Odessa Despot receives 2023 Edwina Award

Recognizing her contributions to enhance gender diversity and inclusiveness at RIT

Odessa Despot is the 2023 recipient of the Edwina Award for her significant contributions to enhance gender diversity and inclusiveness at RIT.

Odessa Despot, a staff psychologist with RIT’s Counseling and Psychological Services, is the recipient of the 2023 Edwina Award. It was given March 1, at a kickoff event for Women’s History Month, put on by RIT’s President’s Commission on Women.

The award, from Campus Life: Women and Gender in conjunction with Student Affairs, is given to a faculty or staff member for significant contributions to enhance gender diversity and inclusiveness at RIT. It was named for Edwina Hogadone, who was appointed dean of the College of Business in 1960. She was the first female dean at RIT and the first woman to lead of a business school in the United States for several years.

Women’s History Month events

Several organizations at RIT, including the new President’s Commission on Women, are putting together a month of events to celebrate Women’s History Month and women in the RIT community.

Despot said she is honored by the recognition.

“It is an esteemed privilege to be in the likes of Darci Lane (assistant director of Title IX and Clery Compliance), Amy Reed (women’s basketball coach), and other Edwina Award winners,” she said. “It’s amazing just thinking about the exceptional work people have done to support women and bring awareness to gender inclusivity to make our campus a safe place.”

Born in the Caribbean nation of Trinidad, her family moved to Queens when Despot was 10.

Being raised as an Indian-Caribbean woman in a traditional and patriarchal household was difficult for her, she said.

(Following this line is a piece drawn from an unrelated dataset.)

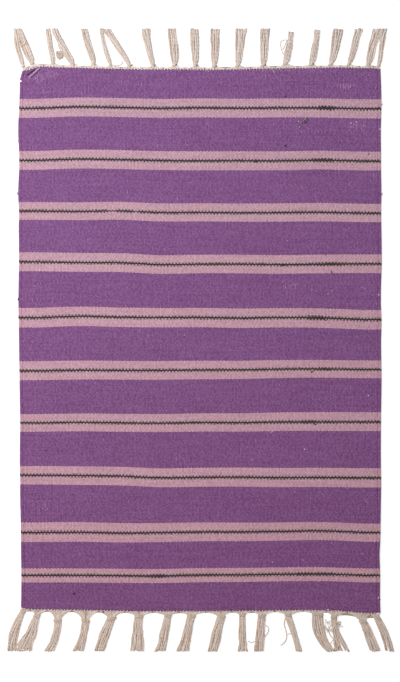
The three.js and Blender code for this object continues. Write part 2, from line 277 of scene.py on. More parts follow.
# Bits of fibre, loops and slubs caught in the weave and along the selvedges.
NEPS = table(
    "x y length turn thickness dye",
    (167, 360.6, 4.5, 60, 2.4, "tan"),
    (171, 364.3, 4.5, 40, 1.8, "grey"),
    (174.5, 366.8, 5, 20, 2.6, "grey"),
    (172.5, 363, 4, 60, 1.4, "olive"),
    (176.5, 365, 4, 75, 1.5, "olive"),
    (174.5, 361.6, 5.5, 30, 1.8, "plum"),
    (163, 363.4, 2.4, 0, 1.5, "cream"),
    (165, 354, 2.4, 0, 1.4, "cream"),
    (167, 335.7, 3, 10, 1.4, "olive"),
    (141, 323, 4, 15, 2, "brown"),
    (141, 405.4, 3.2, 20, 1.5, "brown"),
    (152, 438.6, 4, 70, 1, "olive"),
    (280, 309, 5, 80, 1, "brown"),
    (-210, -420.6, 5, 75, 2.2, "brown"),
    (92.3, 296.5, 5, 5, 1.6, "charcoal"),
    (137, 124, 5, 20, 1.6, "charcoal"),
    (206, 33.5, 6, -40, 1.8, "charcoal"),
    (185.3, -52.5, 5, 40, 1.6, "charcoal"),
    (190, -139.5, 6, -30, 1.8, "charcoal"),
    (208.5, 142.4, 5, 80, 1.6, "purple"),
    (216.8, 113.2, 6, 95, 1.8, "purple"),
    (173, -180.6, 2.6, 0, 1.8, "cream"),
    (279.2, -92, 2.6, 0, 1.8, "cream"),
    (250, 360.6, 2.8, 0, 1.8, "cream"),
    (259, 362.2, 2.2, 0, 1.5, "cream"),
    (211.8, 76.7, 2.4, 0, 1.6, "cream"),
    (118.8, -152.4, 3, 30, 1.5, "cream"),
    (196, -399.7, 2.6, 0, 1.5, "cream"),
    (-161.6, -451, 3.4, 10, 1.8, "red"),
    (211.8, -447, 4, 20, 2, "cream"),
    (-302.5, 332.5, 5, 80, 2, "pink"),
    (-303, 243.5, 4, 90, 1.6, "purple"),
    (-302.5, 68, 4, 90, 1.8, "purple"),
    (-301.5, 38.5, 4, 20, 1.8, "tan"),
    (-299.5, -68, 3, 10, 1.4, "cream"),
    (301, 391, 5, 60, 1.6, "pink"),
    (297.5, 350.6, 3.6, 50, 1.8, "cream"),
    (297.5, 339, 3.4, 20, 1.4, "pink"),
    (301.5, 242.7, 4, 80, 1.8, "pink"),
    (296.5, 75, 3, 30, 1.8, "cream"),
    (296, -428, 3.6, 70, 1.7, "cream"),
    (298, -431, 3, 20, 1.3, "charcoal"),
)
SMALL_NEPS = {"cream": 16, "plum": 10, "tan": 5}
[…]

“I was expected to be compliant, kind, virtuous, pure, and silent,” she said. “These gendered messages and cultural expectations led to inevitable negative consequences to my self-esteem, self-expression, self-image, sexual expressiveness, assertiveness, and mental health.”

Despot said it wasn’t until she met women mentors in college did she have better self-examination and could overcome the feelings she held growing up.

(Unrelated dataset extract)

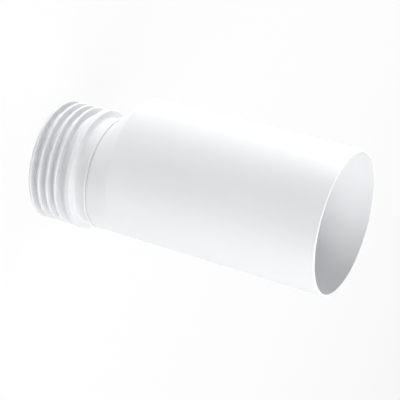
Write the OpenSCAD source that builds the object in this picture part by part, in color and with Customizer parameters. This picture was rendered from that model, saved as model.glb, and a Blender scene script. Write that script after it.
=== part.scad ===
// Offset extension for a toilet pan connector, standing on its finned end with the open mouth up.
// A rigid white pipe body steps sideways and down in size to a spigot, and a soft finned seal
// is stretched over that spigot. Z runs along the pipe, and X is the way the finned end is offset.

/* [Plain tube] */
// Outside diameter of the plain tube at its mouth
tube_od = 110; // [108:0.5:125]
// Outside diameter of the plain tube at the crease, a little less for mould draft
crease_od = 107; // [106:0.5:108]
// Wall thickness of the rigid body
wall = 3.3; // [2.5:0.1:4]
// Overall length, from the finned end to the mouth
total_len = 238; // [180:1:400]
// Depth of the straight socket that takes the fins of the next connector
socket_depth = 60; // [40:1:100]
// Radius of the rounded outer edge of the mouth
lip_r = 1.4; // [0.4:0.1:2]
// Width of the small chamfer inside the mouth
mouth_chamfer = 0.4; // [0.2:0.1:1.2]
// Width of the ledge at the foot of the socket, where the next connector stops
stop_ledge = 1; // [0.5:0.1:2]

/* [Offset reducer] */
// Outside diameter at the shoulder, where the reducer meets the seal
shoulder_od = 86; // [84:0.5:96]
// Height of the shoulder above the finned end
shoulder_z = 47.9; // [46:0.1:60]
// Length of the sloping reducer, from the shoulder to the plain tube
reducer_len = 20; // [15:0.5:40]
// Length of the short straight land under the slope
shoulder_land = 0.5; // [0.3:0.1:2]

/* [Spigot] */
// Outside diameter of the spigot that carries the seal
spigot_od = 76; // [70:0.5:78]
// Width of the groove that keeps the seal from sliding off
groove_w = 3; // [2:0.5:4]
// Depth of that groove
groove_depth = 0.8; // [0.4:0.1:1.2]
// Height of the middle of that groove
groove_z = 27.5; // [26:0.1:28]

/* [Finned seal] */
// Outside diameter of the sleeve between the fins
sleeve_od = 81; // [80:0.5:83]
// Outside diameter of the sealing fins
fin_od = 93; // [90:0.5:100]
// Number of sealing fins
fin_count = 4; // [2:1:4]
// Distance from one fin to the next
fin_pitch = 7.3; // [6:0.1:8]
// Thickness of a fin at its rim
fin_rim_t = 2.2; // [1.5:0.1:3]
// Thickness of a fin where it leaves the sleeve
fin_root_t = 3; // [2:0.1:4]
// Outside diameter of the thick stop collar
collar_od = 94; // [90:0.5:104]
// Thickness of the stop collar
collar_t = 4.4; // [3:0.1:6]
// Height of the stop collar's lower face
collar_z = 31.8; // [31:0.1:36]
// Radius of the concave fillet between the neck and the collar
neck_fillet = 2; // [1:0.1:3]
// Radius of the half-round bead that closes the sleeve against the shoulder
bead_r = 1.1; // [0.8:0.1:1.5]
// Height of the turned-in lip under the end of the spigot
end_lip_t = 2.4; // [1.5:0.1:4]
// Radius of the rounded corners on the rims
rim_r = 0.5; // [0.3:0.1:0.7]

/* [Hidden] */
$fn = 96;
eps = 0.01;
tube_r = tube_od / 2;
crease_r = crease_od / 2;
bore_r = tube_r - wall;
ledge_r = crease_r - wall;
shoulder_r = shoulder_od / 2;
spigot_r = spigot_od / 2;
outlet_r = spigot_r - wall;
sleeve_r = sleeve_od / 2;
// The finned end moves sideways until one line along the pipe stays straight
offset_x = crease_r - shoulder_r;
// Height of the crease between the reducer and the plain tube
crease_z = shoulder_z + shoulder_land + reducer_len;
// The funnel inside starts a little above the crease and ends a little below the shoulder
funnel_top_z = crease_z + wall / 2;
funnel_foot_z = shoulder_z - wall * 1.5;
// How far the inside cuts run past the ends they open
overrun = 5;

// Slanted cone between two level circles, the upper one moved along -X by offset_x
module slanted_cone(foot_r, top_r, height) {
    multmatrix([
        [1, 0, -offset_x / height, 0],
        [0, 1, 0, 0],
        [0, 0, 1, 0],
        [0, 0, 0, 1]
    ])
        cylinder(h = height, r1 = foot_r, r2 = top_r);
}

// Half section of a disc with rounded corners on its rim, from z = 0 to z = thickness
module rim_section(rim_radius, thickness, root_thickness, corner) {
    root_z = (thickness - root_thickness) / 2;
    polygon([
        [spigot_r + wall / 2, root_z],
        [sleeve_r, root_z],
        [rim_radius - corner, 0],
        [rim_radius - corner, thickness],
        [sleeve_r, root_z + root_thickness],
        [spigot_r + wall / 2, root_z + root_thickness]
    ]);
    translate([rim_radius - 2 * corner, corner])
        square([2 * corner, thickness - 2 * corner]);
    for (z = [corner, thickness - corner])
        translate([rim_radius - corner, z])
            circle(r = corner, $fn = 24);
}

// Outside of the plain tube, with its rounded edge at the mouth
module tube_outside() {
    height = total_len - crease_z;
    translate([-offset_x, 0, crease_z])
        rotate_extrude() {
            polygon([
                [0, 0],
                [crease_r, 0],
                [tube_r, height - lip_r],
                [tube_r - lip_r, height],
                [0, height]
            ]);
            translate([tube_r - lip_r, height - lip_r])
                circle(r = lip_r, $fn = 32);
        }
}

// Spigot below the shoulder, with the groove for the seal
module spigot_outside() {
    difference() {
        translate([0, 0, end_lip_t])
            cylinder(h = shoulder_z - end_lip_t + eps, r = spigot_r);
        translate([0, 0, groove_z - groove_w / 2])
            difference() {
                cylinder(h = groove_w, r = spigot_r + overrun);
                translate([0, 0, -eps])
                    cylinder(h = groove_w + 2 * eps, r = spigot_r - groove_depth);
            }
    }
}

// The way the water takes: socket, slanted funnel and outlet
module waterway() {
    ledge_z = funnel_top_z - stop_ledge / 2;
    socket_z = total_len - socket_depth;
    translate([-offset_x, 0, socket_z])
        cylinder(h = socket_depth + overrun, r = bore_r);
    translate([-offset_x, 0, ledge_z])
        cylinder(h = socket_z - ledge_z, r1 = ledge_r, r2 = bore_r);
    translate([-offset_x, 0, total_len - mouth_chamfer])
        cylinder(h = mouth_chamfer + eps, r1 = bore_r, r2 = bore_r + mouth_chamfer + eps);
    translate([0, 0, funnel_foot_z])
        slanted_cone(outlet_r, ledge_r - stop_ledge, funnel_top_z - funnel_foot_z);
    translate([0, 0, -overrun])
        cylinder(h = funnel_foot_z + overrun, r = outlet_r);
}

// Rigid moulding: plain tube, offset reducer, shoulder and spigot in one piece
module pipe_body() {
    color([0.95, 0.96, 0.97])
        difference() {
            union() {
                tube_outside();
                translate([0, 0, shoulder_z + shoulder_land])
                    slanted_cone(shoulder_r, crease_r, reducer_len);
                translate([0, 0, shoulder_z])
                    cylinder(h = shoulder_land + eps, r = shoulder_r);
                spigot_outside();
            }
            waterway();
        }
}

// Soft seal: sleeve, sealing fins, stop collar, closing bead and turned-in end lip in one piece
module finned_seal() {
    bead_z = shoulder_z - bead_r;
    color([0.9, 0.91, 0.92])
        rotate_extrude() {
            // Turned-in lip under the spigot, and the sleeve round it
            translate([outlet_r, 0])
                square([sleeve_r - outlet_r, end_lip_t]);
            translate([spigot_r, 0])
                square([sleeve_r - spigot_r, bead_z]);
            // Inner rib that sits in the groove of the spigot
            translate([spigot_r - groove_depth, groove_z - groove_w / 2])
                square([groove_depth + wall / 2, groove_w]);
            for (i = [0 : fin_count - 1])
                translate([0, i * fin_pitch])
                    rim_section(fin_od / 2, fin_rim_t, i == 0 ? fin_rim_t : fin_root_t, rim_r);
            translate([0, collar_z])
                rim_section(collar_od / 2, collar_t, collar_t, rim_r);
            // Concave fillet where the neck runs up to the collar
            translate([sleeve_r, collar_z + collar_t])
                difference() {
                    translate([-wall / 2, -wall / 2])
                        square(neck_fillet + wall / 2);
                    translate([neck_fillet, neck_fillet])
                        circle(r = neck_fillet, $fn = 48);
                }
            // Bead against the shoulder
            translate([spigot_r, bead_z - bead_r])
                square([shoulder_r - bead_r - spigot_r, 2 * bead_r]);
            translate([shoulder_r - bead_r, bead_z])
                circle(r = bead_r, $fn = 32);
        }
}

pipe_body();
finned_seal();
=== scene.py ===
"""Looks of an offset extension for a toilet pan connector, standing on its finned end.

A rigid white pipe body steps down and sideways to a spigot that carries a soft finned seal.
Sizes are in millimetres in the same frame as the solids, and become metres in the meshes.
Both pieces are sections swept round an upright axis by one Geometry Nodes rule, whose rings
may move sideways as they rise, which is what makes the slanted reducer.

Some small forms differ from the solids: the lead-in of the mouth, the thinner fins with soft
lower edges, the bead that stands proud of the shoulder, and the roundings of the corners.
"""
import math

import bpy
from mathutils import Matrix, Vector


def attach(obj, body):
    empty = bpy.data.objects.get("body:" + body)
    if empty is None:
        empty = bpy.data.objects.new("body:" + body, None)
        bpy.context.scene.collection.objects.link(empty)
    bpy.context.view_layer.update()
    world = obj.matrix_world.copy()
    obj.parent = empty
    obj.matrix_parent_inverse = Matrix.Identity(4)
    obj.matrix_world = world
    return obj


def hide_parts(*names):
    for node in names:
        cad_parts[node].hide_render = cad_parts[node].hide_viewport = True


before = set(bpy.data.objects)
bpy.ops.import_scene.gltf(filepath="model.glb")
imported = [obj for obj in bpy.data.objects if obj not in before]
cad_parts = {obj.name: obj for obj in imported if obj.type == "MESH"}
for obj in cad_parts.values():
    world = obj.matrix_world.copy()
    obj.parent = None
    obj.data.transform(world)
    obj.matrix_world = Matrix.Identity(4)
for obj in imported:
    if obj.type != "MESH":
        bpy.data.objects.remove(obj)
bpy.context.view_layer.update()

scene = bpy.context.scene
MM = 0.001

# ---------------------------------------------------------------- sizes, in millimetres
# Plain tube and its mouth
TOTAL_LENGTH = 238.0
MOUTH_R = 55.0
CREASE_R = 53.5
CREASE_Z = 68.4
WALL = 3.3
LIP_R = 1.4
SOCKET_R = MOUTH_R - WALL
SOCKET_DEPTH = 60.0
# Lead-in of the mouth: how far it opens, and over what depth. The solid has a small chamfer.
LEAD_IN = 1.5
LEAD_IN_DEPTH = 24.0

# Shoulder, slanted funnel and spigot
SHOULDER_R = 43.0
SHOULDER_Z = 47.9
SHOULDER_LAND = 0.5
OFFSET = CREASE_R - SHOULDER_R
SPIGOT_R = 38.0
OUTLET_R = SPIGOT_R - WALL
FUNNEL_TOP_Z = CREASE_Z + WALL / 2
FUNNEL_FOOT_Z = SHOULDER_Z - 1.5 * WALL
LEDGE = 1.0
GROOVE_DEPTH = 0.8
GROOVE_LOW = 26.0
GROOVE_HIGH = 29.0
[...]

She earned degrees in secondary education and educational psychology from New York University and taught in New York City public schools.

“While working in systems, I began looking more into individual experiences,” she said, and she earned a Psy.D. degree in school clinical psychology from Yeshiva University in New York.

Despot continued to teach and run diversity workshops talking about intersecting identities, race, ethnicity, and exploration. She worked at Iona College in New Rochelle, N.Y., and the University of Michigan before her husband, John Trierweiler, accepted RIT’s chief marketing officer role. They relocated to Rochester in 2016.

Despot said she is committed to social justice, equity, diversity, and inclusivity.

“I identify as an immigrant woman, a woman of color, a feminist writer, activist, and an advocate for marginalized communities,” she said.

She strives “to build and maintain a community that is safe; fosters belongingness, connection, health and well-being; and provides the best opportunities for community members to learn and thrive. Embracing and practicing inclusion, equity, fairness, and justice are all deeply rooted in my everyday life.”

Despot said she has always wanted to help others, whether as a teacher or counselor, from a desire for equality and inclusivity.

“Cultural sensitivity is embedded in everything I do,” she said. “I know what it’s like to be marginalized. It feels good to belong. And I work really hard to nurture the parts of people they can get in touch with and create an environment to support them.”

While at RIT, Despot has also helped run support groups including Sisterhood of Healing, an affinity group of women of color to talk about their intersecting identities and gain social support, and Real Talk, a group for ALANA students to come together to talk about college life, allyship, and how to cope with racism.

She has also written letters of support for students seeking gender affirming surgery, nurtured students who became future leaders, and nominated students for scholarships.

“I feel really connected to the student population at RIT and feel a tremendous amount of compassion for our students and wanting them to live their best lives while they are here,” she said.

In her spare time, Despot enjoys watching television (Succession, The White Lotus, Atlanta, Never Have I Ever, and Derry Girls), eating good food (pasta, Indian, and ethnic cuisine), and spending time with her friends.